Consciously ignore it

This is the most underused option, yet often the correct one. You decide to ignore a competitor feature when the problem is not material for your users or segment, it conflicts with your strategic focus, or the economics don’t check out for your stage or model.

Importantly, you don’t just “forget about it”; you document the reasoning. This lets you communicate clearly to leadership and sales why it’s a “no for now,” avoid re-litigating the same decision every quarter, and revisit later with better data if the market shifts.

Monitor and learn

Sometimes it’s too early to tell. In that case, treat the feature as a live experiment being run by your competitor. Track customer interest and questions coming to your own teams, re-check reviews, content, and signals after a few months, and talk to customers and prospects who have tested both products. Your “feature” here is insight. You are buying time and data instead of rushing into build mode.

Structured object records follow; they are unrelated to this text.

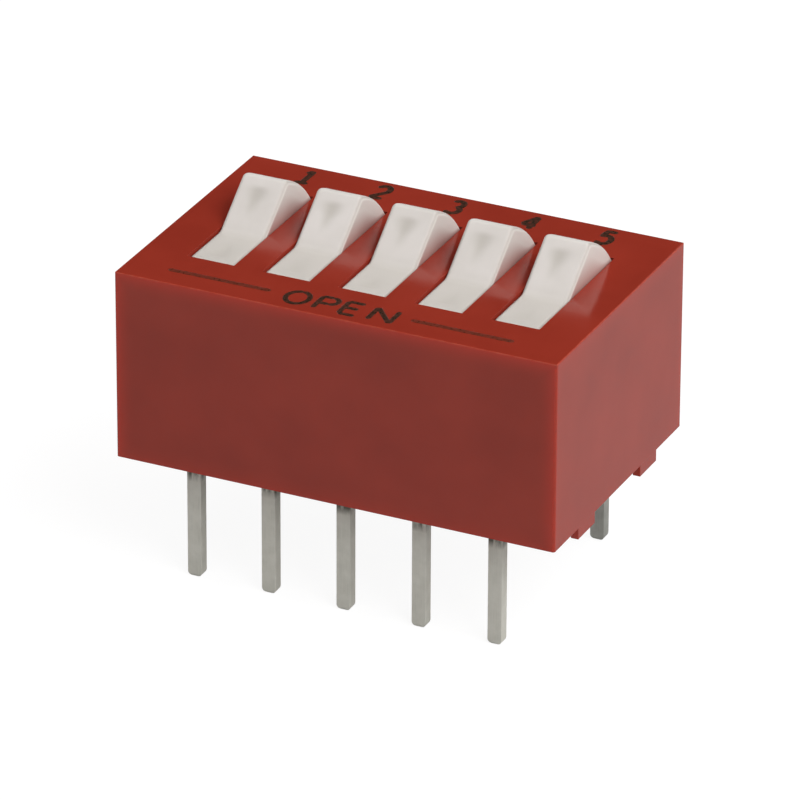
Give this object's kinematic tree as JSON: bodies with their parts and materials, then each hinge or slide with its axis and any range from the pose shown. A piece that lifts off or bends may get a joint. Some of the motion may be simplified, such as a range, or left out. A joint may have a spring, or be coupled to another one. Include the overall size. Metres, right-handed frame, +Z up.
{
  "type": "dip switch",
  "caption": "Through-hole switch bank: raised rockers side by side in a moulded box housing, each with a spring-loaded contact ball, over rows of flat pins.",
  "frame": {"origin": "midway between the two rows of pins, level with the pin tips", "axes": "+X along the row of rockers from position one to the last, -Y towards the OPEN side, +Z up out of the circuit board"},
  "size_m": [0.0148, 0.0094, 0.0115],
  "materials": {
    "housing_red": "glossy moulded thermoplastic, red-brown",
    "rocker_white": "satin moulded plastic, warm white",
    "base_black": "matte moulded plastic, black",
    "seal_epoxy": "cast epoxy, dark brown",
    "spring_steel": "drawn spring wire",
    "ball_gold": "gold-plated brass, polished",
    "terminal_tin": null
  },
  "bodies": {
    "case": {"housing": "housing_red", "base": "base_black", "base_seal": "seal_epoxy", "terminal_front_1": "terminal_tin", "terminal_front_2": "terminal_tin", "terminal_front_3": "terminal_tin", "terminal_front_4": "terminal_tin", "terminal_front_5": "terminal_tin", "terminal_rear_1": "terminal_tin", "terminal_rear_2": "terminal_tin", "terminal_rear_3": "terminal_tin", "terminal_rear_4": "terminal_tin", "terminal_rear_5": "terminal_tin"},
    "lever_1": {"rocker_1": "rocker_white", "spring_1": "spring_steel"},
    "lever_2": {"rocker_2": "rocker_white", "spring_2": "spring_steel"},
    "lever_3": {"rocker_3": "rocker_white", "spring_3": "spring_steel"},
    "lever_4": {"rocker_4": "rocker_white", "spring_4": "spring_steel"},
    "lever_5": {"rocker_5": "rocker_white", "spring_5": "spring_steel"},
    "contact_1": {"ball_1": "ball_gold"},
    "contact_2": {"ball_2": "ball_gold"},
    "contact_3": {"ball_3": "ball_gold"},
    "contact_4": {"ball_4": "ball_gold"},
    "contact_5": {"ball_5": "ball_gold"}
  },
  "joints": [
    {"name": "rock_1", "type": "hinge", "parent": "case", "child": "lever_1", "pos_m": [-0.00508, 0, 0.00845], "axis": [-1, 0, 0], "range_deg": [0, 38], "deforming": ["spring_1"]},
    {"name": "rock_2", "type": "hinge", "parent": "case", "child": "lever_2", "pos_m": [-0.00254, 0, 0.00845], "axis": [-1, 0, 0], "range_deg": [0, 38], "deforming": ["spring_2"]},
    {"name": "rock_3", "type": "hinge", "parent": "case", "child": "lever_3", "pos_m": [0, 0, 0.00845], "axis": [-1, 0, 0], "range_deg": [0, 38], "deforming": ["spring_3"]},
    {"name": "rock_4", "type": "hinge", "parent": "case", "child": "lever_4", "pos_m": [0.00254, 0, 0.00845], "axis": [-1, 0, 0], "range_deg": [0, 38], "deforming": ["spring_4"]},
    {"name": "rock_5", "type": "hinge", "parent": "case", "child": "lever_5", "pos_m": [0.00508, 0, 0.00845], "axis": [-1, 0, 0], "range_deg": [0, 38], "deforming": ["spring_5"]},
    {"name": "ball_travel_1", "type": "slide", "parent": "case", "child": "contact_1", "axis": [0, -1, 0], "range_m": [0, 0.00138]},
    {"name": "ball_travel_2", "type": "slide", "parent": "case", "child": "contact_2", "axis": [0, -1, 0], "range_m": [0, 0.00138]},
    {"name": "ball_travel_3", "type": "slide", "parent": "case", "child": "contact_3", "axis": [0, -1, 0], "range_m": [0, 0.00138]},
    {"name": "ball_travel_4", "type": "slide", "parent": "case", "child": "contact_4", "axis": [0, -1, 0], "range_m": [0, 0.00138]},
    {"name": "ball_travel_5", "type": "slide", "parent": "case", "child": "contact_5", "axis": [0, -1, 0], "range_m": [0, 0.00138]}
  ],
  "couplings": [
    {"joint": "rock_1", "follows": "ball_travel_1", "rad_per_m": 481.54},
    {"joint": "rock_2", "follows": "ball_travel_2", "rad_per_m": 481.54},
    {"joint": "rock_3", "follows": "ball_travel_3", "rad_per_m": 481.54},
    {"joint": "rock_4", "follows": "ball_travel_4", "rad_per_m": 481.54},
    {"joint": "rock_5", "follows": "ball_travel_5", "rad_per_m": 481.54}
  ]
}
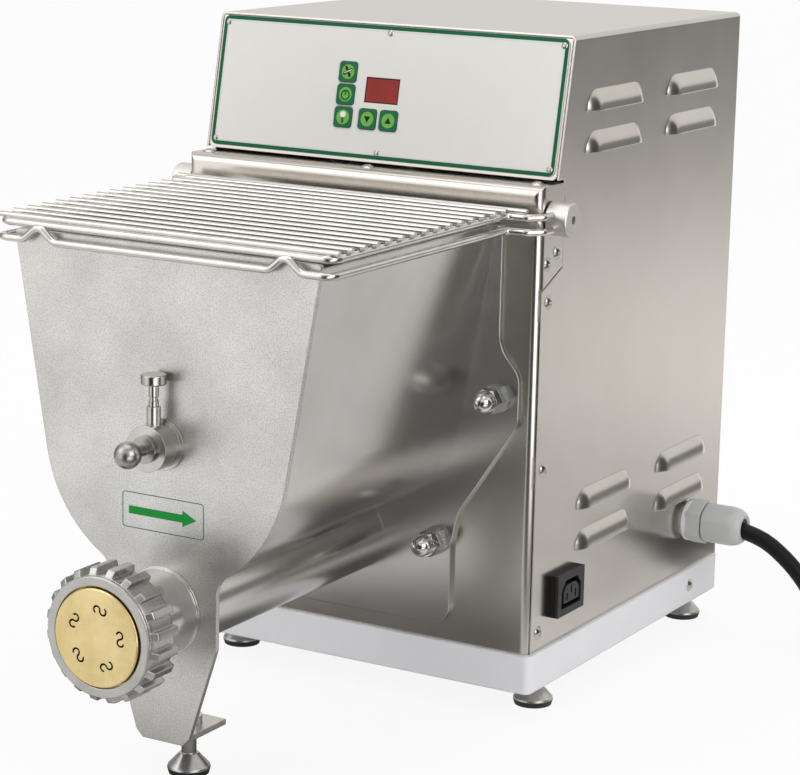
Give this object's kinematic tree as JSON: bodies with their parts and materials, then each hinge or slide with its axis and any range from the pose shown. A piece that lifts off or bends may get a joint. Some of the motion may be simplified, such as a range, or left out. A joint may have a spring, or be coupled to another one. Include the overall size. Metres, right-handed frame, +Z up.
{
  "type": "electric pasta maker",
  "caption": "Tabletop electric pasta maker: dough bowl with kneading paddle and wire lid, extruder barrel with brass die, steel motor case with control panel.",
  "frame": {"origin": "on the resting surface, under the middle of the machine seen from above, cord left out", "axes": "+X to the right seen from the front, +Y from the die towards the rear panel, +Z up"},
  "size_m": [0.4545, 0.6037, 0.381],
  "materials": {
    "satin_steel": "satin",
    "blasted_steel": "fine blasted",
    "bowl_steel": "satin",
    "turned_steel": "fine turned",
    "machined_steel": "machined",
    "gear_steel": "machined, oiled",
    "zinc_steel": "zinc plated",
    "screw_steel": "bright",
    "chrome_trim": "polished",
    "lid_wire": "bright drawn wire",
    "ring_alloy": "satin cast",
    "die_brass": "machined",
    "white_paint": "satin paint",
    "foot_metal": "metal cone on a rubber ring",
    "panel_print": "printed foil",
    "key_print": "printed foil",
    "display_red": "glossy",
    "circuit_board": "solder mask",
    "socket_plastic": "satin",
    "black_plastic": "moulded",
    "gland_plastic": "moulded",
    "cord_rubber": "satin",
    "seal_rubber": "matt",
    "cast_alloy": "cast",
    "winding_steel": "laminated",
    "capacitor_plastic": "moulded"
  },
  "bodies": {
    "root": {"axle_boss": "turned_steel", "base_tray": "white_paint", "bowl_flange": "bowl_steel", "bowl_front_plate": "blasted_steel", "bowl_studs": "zinc_steel", "bowl_trough": "bowl_steel", "cable_gland": "gland_plastic", "case_cover": "satin_steel", "case_screws": "screw_steel", "control_board": "circuit_board", "cord_coil": "cord_rubber", "cord_lead": "cord_rubber", "display_window": "display_red", "dome_nuts": "chrome_trim", "extrusion_barrel": "bowl_steel", "fan_frame": "black_plastic", "fascia": "satin_steel", "front_sheet": "satin_steel", "gearbox_housing": "cast_alloy", "lid_switch": "black_plastic", "mains_plug": "cord_rubber", "motor_cradle": "zinc_steel", "motor_housing": "cast_alloy", "motor_stator": "winding_steel", "mounting_plate": "zinc_steel", "outlet_socket": "socket_plastic", "overlay": "panel_print", "rear_panel": "satin_steel", "run_capacitor": "capacitor_plastic", "seals_and_bushes": "seal_rubber", "shaft_bearings": "machined_steel"},
    "lid": {"lid_grille": "lid_wire", "hinge_knobs": "turned_steel", "lid_hinge_shaft": "machined_steel"},
    "mixer": {"kneading_paddle": "turned_steel", "mixer_shaft": "machined_steel", "mixer_gear": "gear_steel"},
    "auger": {"auger_screw": "turned_steel", "auger_shaft": "machined_steel", "auger_gear": "gear_steel"},
    "layshaft": {"layshaft": "machined_steel", "layshaft_gear": "gear_steel"},
    "rotor": {"motor_rotor": "winding_steel", "motor_pinion": "gear_steel"},
    "fan": {"fan_impeller": "black_plastic"},
    "axle": {"mixer_axle": "turned_steel"},
    "latch": {"latch_plunger": "turned_steel"},
    "die": {"die_plate": "die_brass"},
    "ring": {"ring_nut": "ring_alloy"},
    "foot_front_left": {"foot_front_left": "foot_metal"},
    "foot_front_right": {"foot_front_right": "foot_metal"},
    "foot_leg": {"foot_leg": "foot_metal"},
    "foot_rear_left": {"foot_rear_left": "foot_metal"},
    "foot_rear_right": {"foot_rear_right": "foot_metal"},
    "key_down": {"key_down": "key_print"},
    "key_extrude": {"key_extrude": "key_print"},
    "key_fan": {"key_fan": "key_print"},
    "key_power": {"key_power": "key_print"},
    "key_up": {"key_up": "key_print"}
  },
  "joints": [
    {"name": "lid_hinge", "type": "hinge", "parent": "root", "child": "lid", "pos_m": [0, 0.006, 0.285], "axis": [-1, 0, 0], "range_deg": [0, 80]},
    {"name": "mixer_spin", "type": "hinge", "parent": "root", "child": "mixer", "pos_m": [0, 0, 0.183], "axis": [0, 1, 0], "continuous": true},
    {"name": "auger_spin", "type": "hinge", "parent": "root", "child": "auger", "pos_m": [0, 0, 0.095], "axis": [0, 1, 0], "continuous": true},
    {"name": "layshaft_spin", "type": "hinge", "parent": "root", "child": "layshaft", "pos_m": [0.05209, 0, 0.13929], "axis": [0, 1, 0], "continuous": true},
    {"name": "motor_spin", "type": "hinge", "parent": "root", "child": "rotor", "pos_m": [0.05209, 0, 0.08679], "axis": [0, 1, 0], "continuous": true},
    {"name": "fan_spin", "type": "hinge", "parent": "root", "child": "fan", "pos_m": [0, 0.2345, 0.3], "axis": [0, 1, 0], "continuous": true},
    {"name": "axle_slide", "type": "slide", "parent": "root", "child": "axle", "axis": [0, -1, 0], "range_m": [0, 0.06]},
    {"name": "latch_slide", "type": "slide", "parent": "root", "child": "latch", "axis": [0, 0, 1], "range_m": [0, 0.006], "stiffness_N_per_m": 400, "springref_m": -0.001},
    {"name": "die_slide", "type": "slide", "parent": "root", "child": "die", "axis": [0, -1, 0], "range_m": [0, 0.012]},
    {"name": "ring_turn", "type": "hinge", "parent": "die", "child": "ring", "pos_m": [0, -0.237, 0.095], "axis": [0, -1, 0], "range_deg": [0, 1440]},
    {"name": "press_down", "type": "slide", "parent": "root", "child": "key_down", "axis": [0, 0.9806, -0.1961], "range_m": [0, 0.0004], "stiffness_N_per_m": 2500},
    {"name": "press_extrude", "type": "slide", "parent": "root", "child": "key_extrude", "axis": [0, 0.9806, -0.1961], "range_m": [0, 0.0004], "stiffness_N_per_m": 2500},
    {"name": "press_fan", "type": "slide", "parent": "root", "child": "key_fan", "axis": [0, 0.9806, -0.1961], "range_m": [0, 0.0004], "stiffness_N_per_m": 2500},
    {"name": "press_power", "type": "slide", "parent": "root", "child": "key_power", "axis": [0, 0.9806, -0.1961], "range_m": [0, 0.0004], "stiffness_N_per_m": 2500},
    {"name": "press_up", "type": "slide", "parent": "root", "child": "key_up", "axis": [0, 0.9806, -0.1961], "range_m": [0, 0.0004], "stiffness_N_per_m": 2500},
    {"name": "level_front_left", "type": "slide", "parent": "root", "child": "foot_front_left", "axis": [0, 0, -1], "range_m": [0, 0.008]},
    {"name": "level_front_right", "type": "slide", "parent": "root", "child": "foot_front_right", "axis": [0, 0, -1], "range_m": [0, 0.008]},
    {"name": "level_leg", "type": "slide", "parent": "root", "child": "foot_leg", "axis": [0, 0, -1], "range_m": [0, 0.008]},
    {"name": "level_rear_left", "type": "slide", "parent": "root", "child": "foot_rear_left", "axis": [0, 0, -1], "range_m": [0, 0.008]},
    {"name": "level_rear_right", "type": "slide", "parent": "root", "child": "foot_rear_right", "axis": [0, 0, -1], "range_m": [0, 0.008]}
  ],
  "couplings": [
    {"joint": "auger_spin", "follows": "mixer_spin", "ratio": -1.4444},
    {"joint": "layshaft_spin", "follows": "mixer_spin", "ratio": -3.25},
    {"joint": "motor_spin", "follows": "mixer_spin", "ratio": 13},
    {"joint": "die_slide", "follows": "ring_turn", "m_per_rad": 0.00047746}
  ]
}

Letting Your Users and Business Lead Not Your Competitors

The core mindset shift is simple: competitive moves are inputs, not instructions. When someone says, “The competition just launched this,” your default stance should be checking if this matters to your users, seeing how or if this advances your own strategy, and validating whether this is real advantage or just noise.

Your user base, target markets, and financial reality are the only reliable sources of truth for what belongs on your roadmap. If a competitor move fits into that context, great. Use it to sharpen your plan. If it doesn’t, have the discipline and courage to let it go.